The building up of chip departments and research cannot immediately generate the manpower needed in the chip sector, as a chip department recruiting students this year will produce graduates four and half years later. Postgraduates take even longer. Present shortages must be covered with the existing labor pool. Students in related majors should be directed toward retraining, and talent lost overseas should be called back. Foreign talent should be invited. Companies in need must offer radical incentives to draw talent from overseas. The government should give support if necessary. The migrant labor policy must shift from low skilled to high-tech.
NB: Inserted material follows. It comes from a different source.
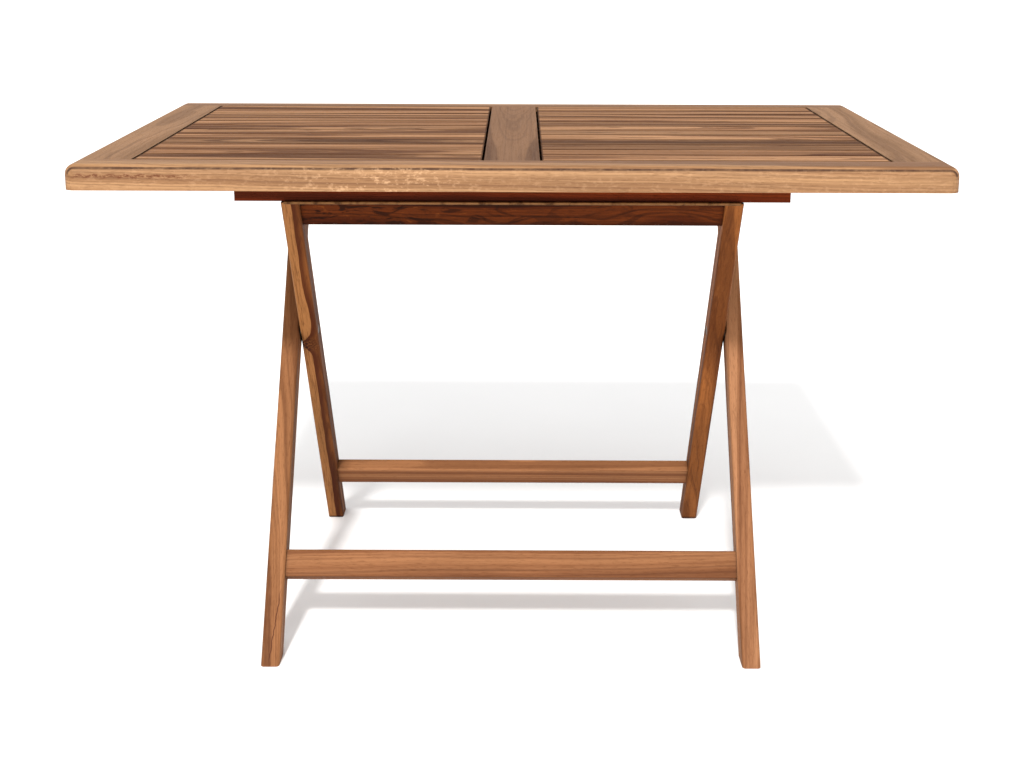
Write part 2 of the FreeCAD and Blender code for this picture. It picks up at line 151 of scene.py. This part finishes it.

Chinese students are the lion’s share of foreign students in science and tech. For strategic technologies, the ongoing realignment of global supply chains and the science and tech alliance must be considered. The country must be more proactive in drawing talent from India, Europe and Japan. Korea in the past was not on the priority list for global talent. But this has changed. Korea must provide the environment so as not to lose foreign talent to other countries.

Starting with semiconductors, the government must reexamine and redesign policy on breeding human resources in strategic technologies. Grooming people in the fields is necessary not only for immediate sustainability but also for long-term prospects. The Ministry of Education, the Ministry of Science and ICT and the Ministry of Trade, Industry and Energy must establish a cooperative system. The National Science and Technology Commission must set up a committee on nurturing talent in strategic technologies.
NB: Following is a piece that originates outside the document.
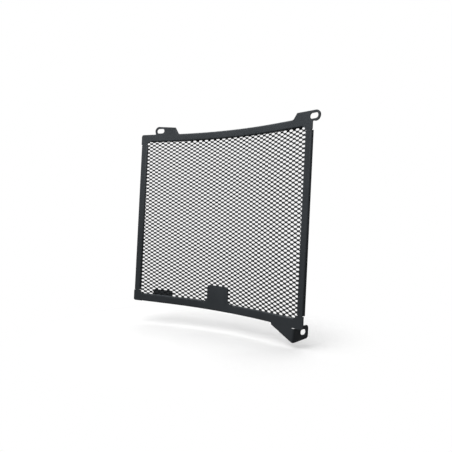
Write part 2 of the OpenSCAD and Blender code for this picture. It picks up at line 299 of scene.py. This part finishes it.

Grooming the workforce in strategic technologies is urgent, but promoting overall science and engineering majors should be a long-term state goal. We cannot afford further losses of elites in science and technology anymore. Elite science schools have already turned into academies to send students to medical schools. We cannot go on recruiting science and tech majors after the medical school quota is filled.
Translation by the Korea JoongAng Daily staff.